▶ WHAT IS REQUIRED: Set down only the lines running from the one with "Recreate this object" to the one with "# are bolted", both lines included, exactly as they stand, please.

▶ DATA TO PROCESS:
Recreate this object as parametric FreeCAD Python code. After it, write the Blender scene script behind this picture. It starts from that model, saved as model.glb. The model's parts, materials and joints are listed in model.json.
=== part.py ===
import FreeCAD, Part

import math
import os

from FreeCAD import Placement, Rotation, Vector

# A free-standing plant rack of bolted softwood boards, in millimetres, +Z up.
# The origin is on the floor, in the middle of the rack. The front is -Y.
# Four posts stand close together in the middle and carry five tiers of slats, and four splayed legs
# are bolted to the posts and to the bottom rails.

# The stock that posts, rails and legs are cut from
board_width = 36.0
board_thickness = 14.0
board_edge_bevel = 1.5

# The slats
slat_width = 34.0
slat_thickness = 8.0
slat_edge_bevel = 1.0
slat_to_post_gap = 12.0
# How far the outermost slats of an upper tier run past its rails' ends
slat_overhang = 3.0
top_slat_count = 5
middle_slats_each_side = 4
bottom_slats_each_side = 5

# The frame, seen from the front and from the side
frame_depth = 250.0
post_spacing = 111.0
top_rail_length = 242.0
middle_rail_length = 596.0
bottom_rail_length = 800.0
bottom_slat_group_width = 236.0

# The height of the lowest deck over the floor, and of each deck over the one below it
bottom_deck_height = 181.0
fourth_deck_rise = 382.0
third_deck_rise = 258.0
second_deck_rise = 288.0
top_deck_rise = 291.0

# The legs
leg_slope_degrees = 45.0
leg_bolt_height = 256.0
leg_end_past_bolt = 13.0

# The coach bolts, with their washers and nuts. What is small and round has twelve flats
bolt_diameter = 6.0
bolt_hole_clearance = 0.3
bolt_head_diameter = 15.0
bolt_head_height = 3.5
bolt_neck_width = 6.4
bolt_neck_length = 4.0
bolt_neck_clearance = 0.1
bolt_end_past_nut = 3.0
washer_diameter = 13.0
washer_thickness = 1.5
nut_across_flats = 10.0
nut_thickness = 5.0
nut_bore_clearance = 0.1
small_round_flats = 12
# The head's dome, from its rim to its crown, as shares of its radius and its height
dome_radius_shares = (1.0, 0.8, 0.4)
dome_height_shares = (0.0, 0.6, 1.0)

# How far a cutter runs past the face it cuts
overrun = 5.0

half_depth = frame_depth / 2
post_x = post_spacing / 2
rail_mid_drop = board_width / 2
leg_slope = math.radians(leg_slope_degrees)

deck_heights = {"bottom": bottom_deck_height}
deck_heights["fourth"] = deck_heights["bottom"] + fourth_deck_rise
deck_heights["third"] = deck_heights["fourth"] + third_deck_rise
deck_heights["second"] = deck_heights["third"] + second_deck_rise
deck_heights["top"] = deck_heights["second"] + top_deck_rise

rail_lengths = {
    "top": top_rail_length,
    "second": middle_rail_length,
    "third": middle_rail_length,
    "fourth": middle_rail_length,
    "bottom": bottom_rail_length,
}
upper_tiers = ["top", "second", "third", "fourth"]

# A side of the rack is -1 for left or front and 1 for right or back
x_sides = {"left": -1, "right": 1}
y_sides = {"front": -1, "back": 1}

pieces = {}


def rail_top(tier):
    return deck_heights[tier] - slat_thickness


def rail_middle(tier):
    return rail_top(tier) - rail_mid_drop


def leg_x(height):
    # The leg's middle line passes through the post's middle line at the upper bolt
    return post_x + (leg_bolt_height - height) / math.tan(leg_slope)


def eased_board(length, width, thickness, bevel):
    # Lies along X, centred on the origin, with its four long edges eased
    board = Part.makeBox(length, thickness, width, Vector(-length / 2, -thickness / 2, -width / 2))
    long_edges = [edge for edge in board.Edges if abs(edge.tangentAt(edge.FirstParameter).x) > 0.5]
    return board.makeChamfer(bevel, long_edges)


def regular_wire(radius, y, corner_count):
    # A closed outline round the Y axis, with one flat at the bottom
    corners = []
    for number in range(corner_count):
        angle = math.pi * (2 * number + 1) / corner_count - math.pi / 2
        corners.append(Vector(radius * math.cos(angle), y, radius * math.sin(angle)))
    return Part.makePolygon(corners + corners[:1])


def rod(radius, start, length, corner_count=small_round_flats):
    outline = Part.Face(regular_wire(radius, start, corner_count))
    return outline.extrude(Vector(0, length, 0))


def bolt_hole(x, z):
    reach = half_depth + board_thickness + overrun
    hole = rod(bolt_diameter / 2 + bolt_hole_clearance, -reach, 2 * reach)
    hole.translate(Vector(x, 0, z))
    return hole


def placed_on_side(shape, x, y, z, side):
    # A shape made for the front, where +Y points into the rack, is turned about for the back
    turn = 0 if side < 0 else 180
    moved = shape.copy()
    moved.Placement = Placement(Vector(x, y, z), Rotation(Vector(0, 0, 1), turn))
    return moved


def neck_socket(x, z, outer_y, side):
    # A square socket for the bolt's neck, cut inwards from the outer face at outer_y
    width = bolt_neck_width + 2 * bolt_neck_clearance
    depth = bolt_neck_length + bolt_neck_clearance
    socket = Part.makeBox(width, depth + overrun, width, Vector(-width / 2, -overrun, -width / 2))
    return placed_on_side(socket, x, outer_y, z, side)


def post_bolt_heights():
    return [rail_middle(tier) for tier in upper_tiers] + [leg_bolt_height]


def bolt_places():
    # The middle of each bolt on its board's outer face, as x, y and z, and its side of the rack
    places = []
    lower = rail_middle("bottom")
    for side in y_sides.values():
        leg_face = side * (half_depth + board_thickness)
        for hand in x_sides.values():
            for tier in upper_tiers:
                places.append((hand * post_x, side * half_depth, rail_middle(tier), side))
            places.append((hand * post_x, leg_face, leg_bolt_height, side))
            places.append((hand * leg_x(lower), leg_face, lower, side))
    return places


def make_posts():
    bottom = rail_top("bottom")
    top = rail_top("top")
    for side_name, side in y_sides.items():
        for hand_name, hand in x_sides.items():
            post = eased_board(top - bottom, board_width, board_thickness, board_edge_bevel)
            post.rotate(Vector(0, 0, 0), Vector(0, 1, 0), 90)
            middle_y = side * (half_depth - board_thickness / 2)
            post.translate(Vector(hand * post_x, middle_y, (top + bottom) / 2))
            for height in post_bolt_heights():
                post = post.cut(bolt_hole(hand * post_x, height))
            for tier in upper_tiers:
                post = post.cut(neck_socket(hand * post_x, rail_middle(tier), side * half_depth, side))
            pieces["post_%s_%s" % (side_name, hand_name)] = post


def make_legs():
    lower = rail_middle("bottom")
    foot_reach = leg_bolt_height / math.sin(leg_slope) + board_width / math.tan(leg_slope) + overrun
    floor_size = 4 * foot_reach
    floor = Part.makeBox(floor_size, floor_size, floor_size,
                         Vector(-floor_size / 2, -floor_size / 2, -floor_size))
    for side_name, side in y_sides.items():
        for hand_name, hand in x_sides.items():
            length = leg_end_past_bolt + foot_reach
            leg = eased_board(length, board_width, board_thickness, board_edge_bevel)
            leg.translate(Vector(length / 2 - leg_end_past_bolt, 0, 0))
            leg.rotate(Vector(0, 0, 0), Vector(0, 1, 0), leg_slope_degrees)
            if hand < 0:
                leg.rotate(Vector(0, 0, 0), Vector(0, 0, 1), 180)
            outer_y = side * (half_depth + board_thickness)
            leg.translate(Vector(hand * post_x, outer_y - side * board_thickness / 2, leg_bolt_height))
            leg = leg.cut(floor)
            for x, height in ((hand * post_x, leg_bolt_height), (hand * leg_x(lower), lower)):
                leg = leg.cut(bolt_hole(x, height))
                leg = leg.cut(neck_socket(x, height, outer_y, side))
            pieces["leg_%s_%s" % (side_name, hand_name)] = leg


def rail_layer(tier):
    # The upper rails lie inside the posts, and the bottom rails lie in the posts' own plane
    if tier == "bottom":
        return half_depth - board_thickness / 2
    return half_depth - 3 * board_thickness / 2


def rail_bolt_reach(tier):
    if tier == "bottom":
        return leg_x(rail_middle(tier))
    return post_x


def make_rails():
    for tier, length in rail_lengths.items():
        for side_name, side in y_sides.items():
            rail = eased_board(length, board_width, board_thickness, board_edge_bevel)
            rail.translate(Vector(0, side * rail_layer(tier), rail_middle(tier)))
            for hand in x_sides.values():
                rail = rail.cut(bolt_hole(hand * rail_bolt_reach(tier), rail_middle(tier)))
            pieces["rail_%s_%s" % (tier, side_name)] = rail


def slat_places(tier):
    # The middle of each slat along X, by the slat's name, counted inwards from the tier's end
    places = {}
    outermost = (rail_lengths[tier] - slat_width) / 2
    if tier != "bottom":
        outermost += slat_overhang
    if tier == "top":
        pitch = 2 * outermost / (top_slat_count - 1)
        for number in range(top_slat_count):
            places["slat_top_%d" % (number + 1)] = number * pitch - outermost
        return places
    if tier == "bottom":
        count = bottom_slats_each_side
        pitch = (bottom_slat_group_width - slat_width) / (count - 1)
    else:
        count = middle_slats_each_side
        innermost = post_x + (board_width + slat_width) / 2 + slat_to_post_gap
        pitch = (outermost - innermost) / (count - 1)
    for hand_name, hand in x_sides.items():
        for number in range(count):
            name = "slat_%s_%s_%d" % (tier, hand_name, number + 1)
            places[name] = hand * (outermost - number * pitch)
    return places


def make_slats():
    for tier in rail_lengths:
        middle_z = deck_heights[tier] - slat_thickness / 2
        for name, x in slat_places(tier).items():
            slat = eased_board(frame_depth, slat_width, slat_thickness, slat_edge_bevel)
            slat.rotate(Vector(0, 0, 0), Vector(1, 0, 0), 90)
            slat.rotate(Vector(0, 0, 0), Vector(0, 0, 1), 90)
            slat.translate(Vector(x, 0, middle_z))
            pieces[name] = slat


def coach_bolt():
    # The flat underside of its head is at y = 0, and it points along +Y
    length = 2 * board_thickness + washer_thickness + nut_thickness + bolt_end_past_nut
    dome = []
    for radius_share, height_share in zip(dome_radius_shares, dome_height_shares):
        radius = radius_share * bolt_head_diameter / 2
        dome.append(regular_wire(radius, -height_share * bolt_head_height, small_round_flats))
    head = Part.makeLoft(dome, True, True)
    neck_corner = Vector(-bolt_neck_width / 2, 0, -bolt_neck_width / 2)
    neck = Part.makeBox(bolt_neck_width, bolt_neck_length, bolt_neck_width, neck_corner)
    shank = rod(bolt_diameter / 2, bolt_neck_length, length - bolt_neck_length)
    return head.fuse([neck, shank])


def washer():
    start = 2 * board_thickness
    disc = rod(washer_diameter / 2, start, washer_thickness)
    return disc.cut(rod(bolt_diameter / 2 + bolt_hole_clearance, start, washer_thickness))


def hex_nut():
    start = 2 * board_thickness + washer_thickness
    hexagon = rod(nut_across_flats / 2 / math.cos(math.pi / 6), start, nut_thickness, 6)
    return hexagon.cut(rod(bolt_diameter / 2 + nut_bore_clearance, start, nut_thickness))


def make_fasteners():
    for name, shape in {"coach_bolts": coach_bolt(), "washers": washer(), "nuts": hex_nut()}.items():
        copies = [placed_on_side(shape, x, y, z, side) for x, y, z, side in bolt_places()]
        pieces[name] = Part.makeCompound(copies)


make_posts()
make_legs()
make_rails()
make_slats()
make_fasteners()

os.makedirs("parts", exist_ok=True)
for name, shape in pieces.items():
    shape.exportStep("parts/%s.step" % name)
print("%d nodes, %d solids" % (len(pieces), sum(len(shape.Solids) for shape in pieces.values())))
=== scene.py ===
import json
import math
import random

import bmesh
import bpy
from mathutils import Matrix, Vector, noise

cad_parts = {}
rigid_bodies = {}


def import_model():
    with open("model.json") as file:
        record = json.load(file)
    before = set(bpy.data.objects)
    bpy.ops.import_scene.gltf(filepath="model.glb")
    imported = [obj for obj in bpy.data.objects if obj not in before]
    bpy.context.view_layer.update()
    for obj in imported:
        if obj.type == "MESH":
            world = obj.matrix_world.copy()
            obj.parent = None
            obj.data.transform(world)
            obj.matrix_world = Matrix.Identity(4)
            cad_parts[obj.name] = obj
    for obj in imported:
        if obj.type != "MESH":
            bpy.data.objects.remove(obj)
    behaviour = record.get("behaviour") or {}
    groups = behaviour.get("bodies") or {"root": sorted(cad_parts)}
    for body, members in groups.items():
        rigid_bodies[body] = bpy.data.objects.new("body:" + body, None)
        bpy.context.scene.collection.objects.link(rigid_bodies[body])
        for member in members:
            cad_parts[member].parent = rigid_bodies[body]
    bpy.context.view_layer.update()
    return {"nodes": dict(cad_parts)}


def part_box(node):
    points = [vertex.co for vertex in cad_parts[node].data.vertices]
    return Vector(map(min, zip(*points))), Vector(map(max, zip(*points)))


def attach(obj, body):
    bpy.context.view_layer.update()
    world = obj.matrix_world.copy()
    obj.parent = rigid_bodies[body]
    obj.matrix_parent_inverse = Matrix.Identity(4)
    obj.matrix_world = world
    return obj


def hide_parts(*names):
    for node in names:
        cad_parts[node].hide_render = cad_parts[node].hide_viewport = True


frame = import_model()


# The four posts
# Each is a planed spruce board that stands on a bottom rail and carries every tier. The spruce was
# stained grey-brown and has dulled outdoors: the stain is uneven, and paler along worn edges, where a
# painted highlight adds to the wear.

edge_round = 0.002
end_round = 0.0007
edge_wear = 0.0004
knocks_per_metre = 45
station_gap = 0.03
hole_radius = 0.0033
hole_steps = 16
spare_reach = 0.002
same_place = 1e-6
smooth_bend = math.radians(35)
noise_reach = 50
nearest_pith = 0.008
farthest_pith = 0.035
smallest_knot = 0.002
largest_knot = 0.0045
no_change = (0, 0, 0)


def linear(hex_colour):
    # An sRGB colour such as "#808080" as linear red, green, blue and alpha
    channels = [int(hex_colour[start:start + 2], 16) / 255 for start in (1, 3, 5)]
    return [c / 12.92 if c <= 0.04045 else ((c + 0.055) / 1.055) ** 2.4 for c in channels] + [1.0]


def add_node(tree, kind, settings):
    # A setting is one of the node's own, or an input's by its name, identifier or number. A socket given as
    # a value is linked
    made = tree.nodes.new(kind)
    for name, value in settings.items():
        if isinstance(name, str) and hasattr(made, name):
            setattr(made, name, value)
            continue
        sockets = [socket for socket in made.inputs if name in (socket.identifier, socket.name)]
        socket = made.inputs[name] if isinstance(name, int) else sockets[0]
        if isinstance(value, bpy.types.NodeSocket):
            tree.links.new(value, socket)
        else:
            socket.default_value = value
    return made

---

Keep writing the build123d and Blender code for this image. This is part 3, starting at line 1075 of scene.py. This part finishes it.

---

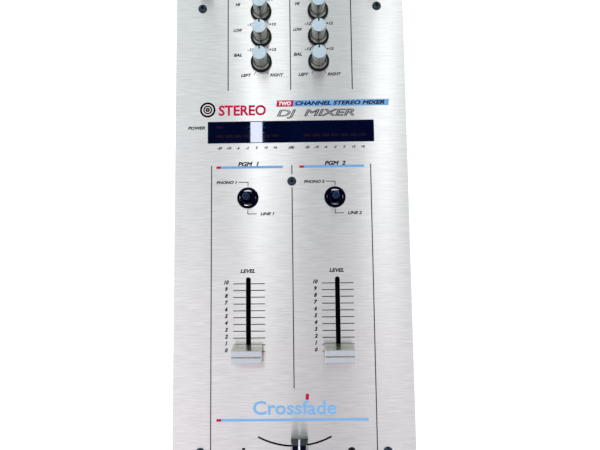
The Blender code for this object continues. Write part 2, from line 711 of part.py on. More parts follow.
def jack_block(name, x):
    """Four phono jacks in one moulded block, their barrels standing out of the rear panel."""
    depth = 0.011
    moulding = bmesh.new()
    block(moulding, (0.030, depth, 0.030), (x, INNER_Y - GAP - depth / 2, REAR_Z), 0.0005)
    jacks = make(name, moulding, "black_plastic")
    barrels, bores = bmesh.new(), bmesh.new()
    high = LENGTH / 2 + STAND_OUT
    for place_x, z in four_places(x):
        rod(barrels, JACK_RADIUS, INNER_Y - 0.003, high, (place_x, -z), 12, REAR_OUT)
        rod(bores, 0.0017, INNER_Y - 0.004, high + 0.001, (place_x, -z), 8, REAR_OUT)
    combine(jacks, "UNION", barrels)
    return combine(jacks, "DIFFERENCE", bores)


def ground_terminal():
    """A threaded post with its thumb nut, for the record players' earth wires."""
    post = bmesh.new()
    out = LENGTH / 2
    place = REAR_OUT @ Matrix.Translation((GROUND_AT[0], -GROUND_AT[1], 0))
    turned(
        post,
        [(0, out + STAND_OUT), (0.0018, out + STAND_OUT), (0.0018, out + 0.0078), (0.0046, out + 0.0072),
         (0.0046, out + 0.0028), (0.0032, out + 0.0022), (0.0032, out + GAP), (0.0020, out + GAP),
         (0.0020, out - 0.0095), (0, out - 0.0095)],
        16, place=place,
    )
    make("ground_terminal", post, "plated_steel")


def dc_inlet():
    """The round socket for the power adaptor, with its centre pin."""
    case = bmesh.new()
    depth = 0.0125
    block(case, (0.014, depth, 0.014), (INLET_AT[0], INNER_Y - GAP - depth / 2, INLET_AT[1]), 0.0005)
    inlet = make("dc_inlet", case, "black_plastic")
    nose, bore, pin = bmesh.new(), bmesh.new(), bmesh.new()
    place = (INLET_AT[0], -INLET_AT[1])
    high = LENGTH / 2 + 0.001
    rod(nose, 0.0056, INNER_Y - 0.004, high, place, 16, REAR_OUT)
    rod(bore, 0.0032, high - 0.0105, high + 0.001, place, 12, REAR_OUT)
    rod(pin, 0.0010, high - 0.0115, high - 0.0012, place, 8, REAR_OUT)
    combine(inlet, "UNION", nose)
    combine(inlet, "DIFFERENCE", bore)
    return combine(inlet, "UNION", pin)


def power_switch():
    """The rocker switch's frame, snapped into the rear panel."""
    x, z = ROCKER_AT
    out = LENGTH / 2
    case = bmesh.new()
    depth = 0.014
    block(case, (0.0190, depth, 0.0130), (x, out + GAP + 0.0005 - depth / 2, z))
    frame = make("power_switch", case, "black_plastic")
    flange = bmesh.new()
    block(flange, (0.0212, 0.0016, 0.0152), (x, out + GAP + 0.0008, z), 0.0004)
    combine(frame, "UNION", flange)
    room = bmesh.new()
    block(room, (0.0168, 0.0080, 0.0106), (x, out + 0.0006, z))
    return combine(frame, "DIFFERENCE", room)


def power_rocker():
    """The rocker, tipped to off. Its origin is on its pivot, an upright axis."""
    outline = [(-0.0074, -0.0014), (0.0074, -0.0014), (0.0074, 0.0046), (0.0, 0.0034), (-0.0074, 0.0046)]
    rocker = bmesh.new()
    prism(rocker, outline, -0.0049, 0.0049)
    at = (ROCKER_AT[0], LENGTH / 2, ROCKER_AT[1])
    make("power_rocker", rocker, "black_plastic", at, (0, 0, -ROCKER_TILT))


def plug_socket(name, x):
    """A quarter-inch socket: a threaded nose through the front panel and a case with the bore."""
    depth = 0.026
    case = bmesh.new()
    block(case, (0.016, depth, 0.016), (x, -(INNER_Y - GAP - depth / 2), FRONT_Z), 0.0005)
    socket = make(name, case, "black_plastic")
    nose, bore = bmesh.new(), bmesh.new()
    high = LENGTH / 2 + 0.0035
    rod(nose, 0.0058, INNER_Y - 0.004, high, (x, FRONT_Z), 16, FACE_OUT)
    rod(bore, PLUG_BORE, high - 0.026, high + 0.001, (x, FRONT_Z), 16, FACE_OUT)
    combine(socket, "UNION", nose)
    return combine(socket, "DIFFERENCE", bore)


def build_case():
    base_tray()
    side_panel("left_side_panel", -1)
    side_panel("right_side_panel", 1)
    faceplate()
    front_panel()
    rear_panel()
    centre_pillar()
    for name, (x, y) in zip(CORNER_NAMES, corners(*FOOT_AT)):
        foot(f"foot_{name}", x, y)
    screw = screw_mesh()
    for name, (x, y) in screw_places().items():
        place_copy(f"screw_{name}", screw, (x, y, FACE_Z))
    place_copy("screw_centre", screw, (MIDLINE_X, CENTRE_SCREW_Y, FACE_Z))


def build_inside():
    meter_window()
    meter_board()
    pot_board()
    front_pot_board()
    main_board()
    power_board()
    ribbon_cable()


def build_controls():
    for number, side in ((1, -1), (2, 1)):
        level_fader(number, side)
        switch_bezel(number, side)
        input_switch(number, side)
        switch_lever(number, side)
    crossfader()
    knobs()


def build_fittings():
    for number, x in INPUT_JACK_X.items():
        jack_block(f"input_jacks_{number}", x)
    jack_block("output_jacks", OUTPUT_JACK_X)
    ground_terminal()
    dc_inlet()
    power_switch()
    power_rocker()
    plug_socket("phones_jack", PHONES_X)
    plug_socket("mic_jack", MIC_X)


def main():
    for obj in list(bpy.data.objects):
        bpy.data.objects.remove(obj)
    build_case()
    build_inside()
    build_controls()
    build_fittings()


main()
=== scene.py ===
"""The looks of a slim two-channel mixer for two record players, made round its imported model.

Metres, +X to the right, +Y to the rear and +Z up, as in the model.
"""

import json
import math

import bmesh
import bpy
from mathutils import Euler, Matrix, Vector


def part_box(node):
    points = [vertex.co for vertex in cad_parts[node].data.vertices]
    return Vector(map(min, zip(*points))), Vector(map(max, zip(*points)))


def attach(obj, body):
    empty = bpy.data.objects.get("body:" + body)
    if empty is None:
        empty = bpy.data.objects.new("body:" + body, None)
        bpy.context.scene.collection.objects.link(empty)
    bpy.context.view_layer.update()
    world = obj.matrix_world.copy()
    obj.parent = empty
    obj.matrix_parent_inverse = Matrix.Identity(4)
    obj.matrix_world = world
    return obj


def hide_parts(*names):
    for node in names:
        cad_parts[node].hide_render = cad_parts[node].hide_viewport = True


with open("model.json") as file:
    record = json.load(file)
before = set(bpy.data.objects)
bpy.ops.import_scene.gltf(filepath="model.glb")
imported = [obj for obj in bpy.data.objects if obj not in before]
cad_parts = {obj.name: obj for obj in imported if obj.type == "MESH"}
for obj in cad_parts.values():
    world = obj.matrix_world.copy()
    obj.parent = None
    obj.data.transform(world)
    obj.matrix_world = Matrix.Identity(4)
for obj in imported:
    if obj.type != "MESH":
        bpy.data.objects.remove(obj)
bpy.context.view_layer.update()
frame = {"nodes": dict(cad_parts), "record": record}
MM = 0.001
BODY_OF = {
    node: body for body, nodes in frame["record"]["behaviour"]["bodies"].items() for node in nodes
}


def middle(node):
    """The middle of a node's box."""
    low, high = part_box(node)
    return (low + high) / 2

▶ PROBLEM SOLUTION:
Recreate this object as parametric FreeCAD Python code. After it, write the Blender scene script behind this picture. It starts from that model, saved as model.glb. The model's parts, materials and joints are listed in model.json.
=== part.py ===
import FreeCAD, Part

import math
import os

from FreeCAD import Placement, Rotation, Vector

# A free-standing plant rack of bolted softwood boards, in millimetres, +Z up.
# The origin is on the floor, in the middle of the rack. The front is -Y.
# Four posts stand close together in the middle and carry five tiers of slats, and four splayed legs
# are bolted to the posts and to the bottom rails.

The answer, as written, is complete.